Warranty and indemnification for breach in publishing contracts deters false claimants. Why do these litigants avoid the simple, cheap and lawful solution? Precisely because they are desperate for us to feed to them all our data. They hope we will not even notice what we are being suddenly compelled to do. Claims data is merely one more valuable data asset that may soon prove useful for Google to argue down all prices on owners, some of whom might prefer to charge more than others brandishing dubious claims. Or Google might sell that data to others to do the same thing—game authors’ prices on them with dubious alternate licensors.

Google is not entitled to collectivize all book copyrights and sweep all authors into a single deal on a single contract. Representing the interests of no-one, it just wants a cut of the action of all world literature, forever. The only parties benefitted by any of this are the litigants. Not the class.
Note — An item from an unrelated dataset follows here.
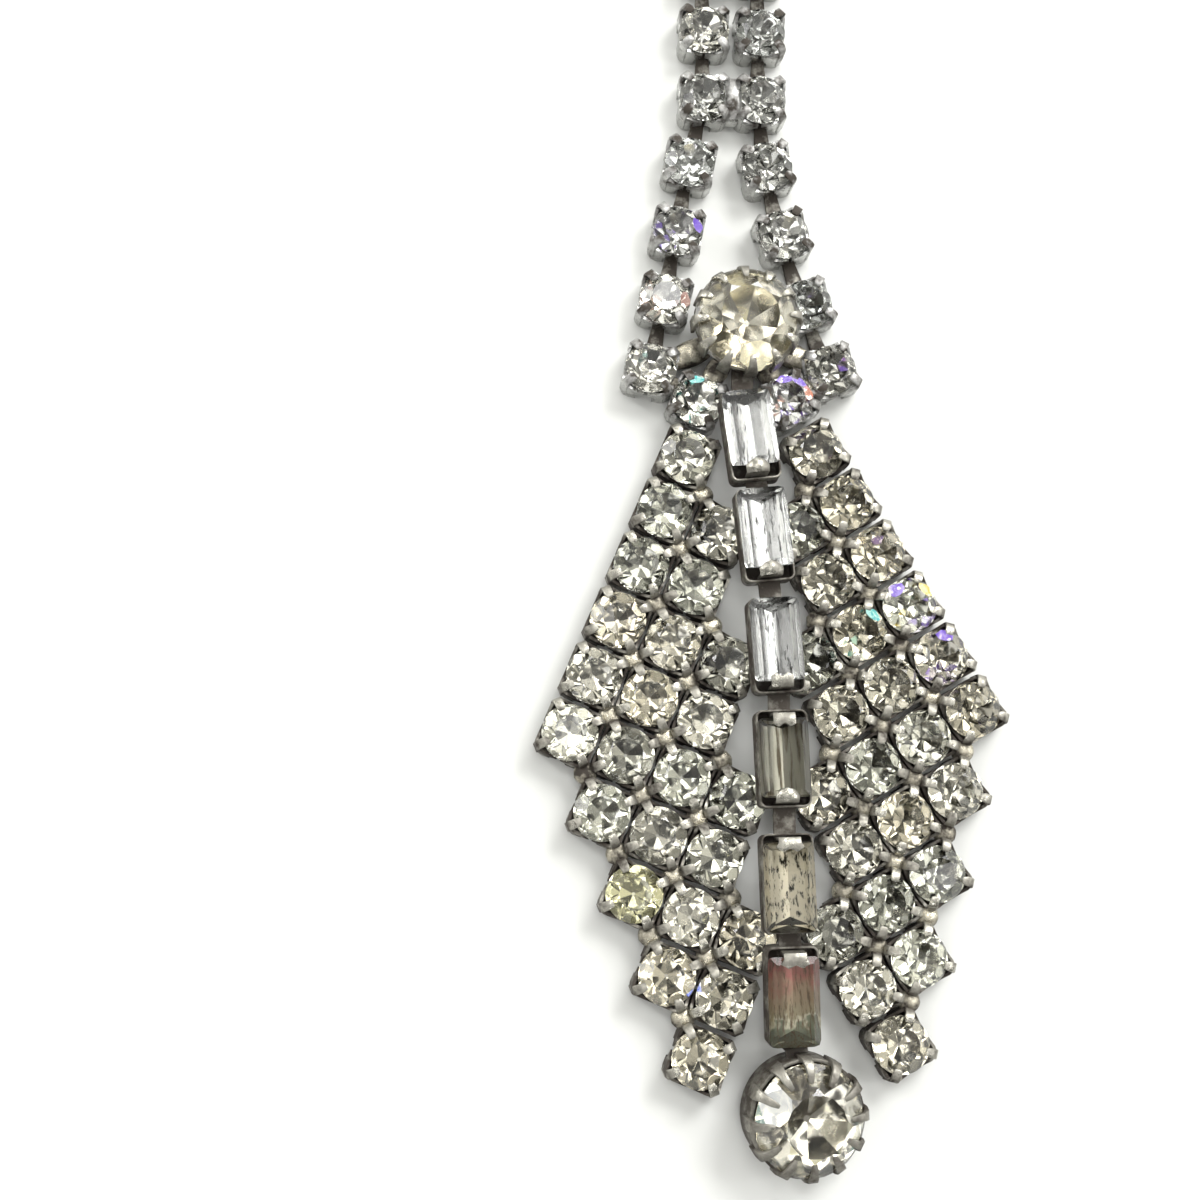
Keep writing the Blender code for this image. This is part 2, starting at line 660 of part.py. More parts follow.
def build_baguettes(metal, crystal, yoke, drop):
    """Six trays with their stones, and the staples that chain them to each other, the yoke and the drop."""
    places = [tray_place(number) for number in range(len(TRAY_ROUTE))]
    trays = []
    for number, place in enumerate(places, 1):
        trays.append(add_object(f"baguette_setting_{number}", tray(), metal, place))
        add_object(f"baguette_stone_{number}", baguette(), crystal, place)
    routes = [round_end(CENTRE_FORM, centre_place(), folded_end(places[0], 1)[-1][0])]
    for place in places:
        routes.append(folded_end(place, 1))
        routes.append(folded_end(place, -1))
    routes.append(round_end(DROP_FORM, drop_place(), folded_end(places[-1], -1)[-1][0]))
    holders = [yoke] + [holder for holder in trays for end in range(2)] + [drop]
    for number in range(len(TRAY_ROUTE) + 1):
        upper = routes[2 * number]
        lower = routes[2 * number + 1]
        name = f"baguette_link_{number + 1}"
        add_object(name, strap(upper + lower[::-1], STAPLE_WIDTH, STAPLE_THICK), metal, Matrix())
        combine(holders[2 * number], "DIFFERENCE", [notch(name + "_upper", upper[-2:], metal)])
        combine(holders[2 * number + 1], "DIFFERENCE", [notch(name + "_lower", lower[-2:], metal)])


def settle(earring):
    """Moves the whole so that the middle of its bounding box's bottom is the origin."""
    bpy.context.view_layer.update()
    graph = bpy.context.evaluated_depsgraph_get()
    low = Vector((math.inf,) * 3)
    high = -low
    for piece in earring.children:
        if piece.hide_render:
            continue
        evaluated = piece.evaluated_get(graph)
        for vertex in evaluated.to_mesh().vertices:
            point = evaluated.matrix_world @ vertex.co
            low = Vector(map(min, low, point))
            high = Vector(map(max, high, point))
        evaluated.to_mesh_clear()
    earring.location = (-(low.x + high.x) / 2, -(low.y + high.y) / 2, -low.z)


def main():
    for thing in list(bpy.data.objects):
        bpy.data.objects.remove(thing)
    earring = bpy.data.objects.new("earring", None)
    bpy.context.scene.collection.objects.link(earring)
    silver = finish_material("darkened_silver", (0.45, 0.44, 0.42), 1.0, 0.35, 0.0)
    wire = finish_material("bright_wire", (0.6, 0.6, 0.6), 1.0, 0.25, 0.0)
    crystal = finish_material("crystal", (0.9, 0.92, 0.93), 0.0, 0.05, 0.8)
    aged_crystal = finish_material("aged_crystal", (0.7, 0.66, 0.58), 0.0, 0.15, 0.5)
    build_hook(wire)
    yoke_slots = build_chains(silver, crystal)
    yoke = build_yoke(silver, crystal, yoke_slots)
    build_wing("left_wing", -1, silver)
    build_wing("right_wing", 1, silver)
    drop = build_drop(silver, crystal)
    build_baguettes(silver, aged_crystal, yoke, drop)
    settle(earring)


if __name__ == "__main__":
    main()
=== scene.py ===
"""Dresses the chandelier earring: silver cups and claws, cut stones, chained baguettes, hook and studio."""

import math
import random

import bmesh
import bpy
from mathutils import Matrix, Vector


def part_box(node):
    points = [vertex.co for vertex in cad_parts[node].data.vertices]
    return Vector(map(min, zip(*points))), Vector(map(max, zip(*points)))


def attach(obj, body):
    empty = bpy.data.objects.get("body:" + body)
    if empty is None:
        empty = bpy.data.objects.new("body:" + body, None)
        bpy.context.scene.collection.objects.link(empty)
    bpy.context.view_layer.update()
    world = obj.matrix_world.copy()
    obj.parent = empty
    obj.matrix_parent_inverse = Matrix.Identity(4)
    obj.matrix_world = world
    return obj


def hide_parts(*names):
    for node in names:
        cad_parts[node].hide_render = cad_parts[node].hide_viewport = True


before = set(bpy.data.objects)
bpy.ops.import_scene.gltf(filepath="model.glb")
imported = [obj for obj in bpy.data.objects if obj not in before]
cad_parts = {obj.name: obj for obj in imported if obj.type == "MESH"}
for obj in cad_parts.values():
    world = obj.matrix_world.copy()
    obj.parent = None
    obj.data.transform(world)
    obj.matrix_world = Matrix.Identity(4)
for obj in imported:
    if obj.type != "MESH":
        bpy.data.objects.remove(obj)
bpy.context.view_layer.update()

bl_info = {
    "name": "Chandelier Earring",
    "version": (1, 0, 0),
    "blender": (4, 5, 0),
    "location": "View3D > Sidebar > Earring",
    "description": "Models the cups, claws, cut stones, baguette chain, hook and studio of an earring",
    "category": "Object",
}

MM = 0.001
TOP = Vector((0, 0, 1))
SIDES = (("left", -1), ("right", 1))
ROWS = ("top", "mid", "low")

# Lengths are in millimetres. The shift brings the places below to the frame's origin
SHIFT = Vector((0, -2.286))

# Cups and their stones
SMALL = {"side": 3.9, "stone": 3.84}
WING = {"side": 4.15, "stone": 4.08}
CUP_HEIGHT = 2.0
CUP_FLOOR = 0.3
CUP_CORNER = 0.75
CROWN = 0.9
GIRDLE = 0.12
CULET_GAP = 0.08
TABLE_SHARE = 0.56
# Facets of a brilliant: the sides of its rod, how far in its keel starts, the extra slope of the halves above
# and below the girdle with their step from it, and the reach and slope of the stars
BRILLIANT = {
    "sides": 32, "keel": 0.94, "upper": 9, "lower": 5, "step": 0.02, "star": 0.99, "star_slope": 0.62,
}
PAIR_PITCH = 4.4

# A cup's walls: where they are cut and how they dip, as shares of its side and of the scallop
WALL_CUTS = (-0.24, -0.12, 0.12, 0.24)
WALL_DIPS = ({"reach": 0.13, "depth": 0.55}, {"reach": 0.25, "depth": 0.45})
ARCH = {"radius": 0.72, "depth": 0.8, "level": 0.35}
SLIT = {"width": 0.26, "depth": 0.8, "height": 1.4, "level": 1.3}
# Faces of the walls near the slits and arches, between these levels, get the dark silver of a painted shade
SHADED_SLIT = {"reach": 0.75, "low": 0.02, "high": 1.9}
SMALL_CLAW = {"thick": 0.2, "gap": 0.02}
LARGE_CLAW = {"width": 0.95, "thick": 0.3, "foot": 1.2, "taper": 0.82, "gap": 0.2}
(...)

Google is in the data asset collection business. Rhetoric about “innovation,” self-promotion about good intentions, and claims of sweetness and light aside, Google just wants a comprehensive claims database handed over to it, to use against authors and true owners of properties, whenever it requests.

Google is not entitled to read our contracts or permissions or to gather or digitize them, or make determinations or adjudications about them. This is OUR private data. Adjudicating contract validity and meaning is for us alone, and, if it comes to that, for the federal courts.

Not a word in this Settlement Agreement provides an iota of protection for our data in Google’s, or its special purpose entity, the Registry’s, hands.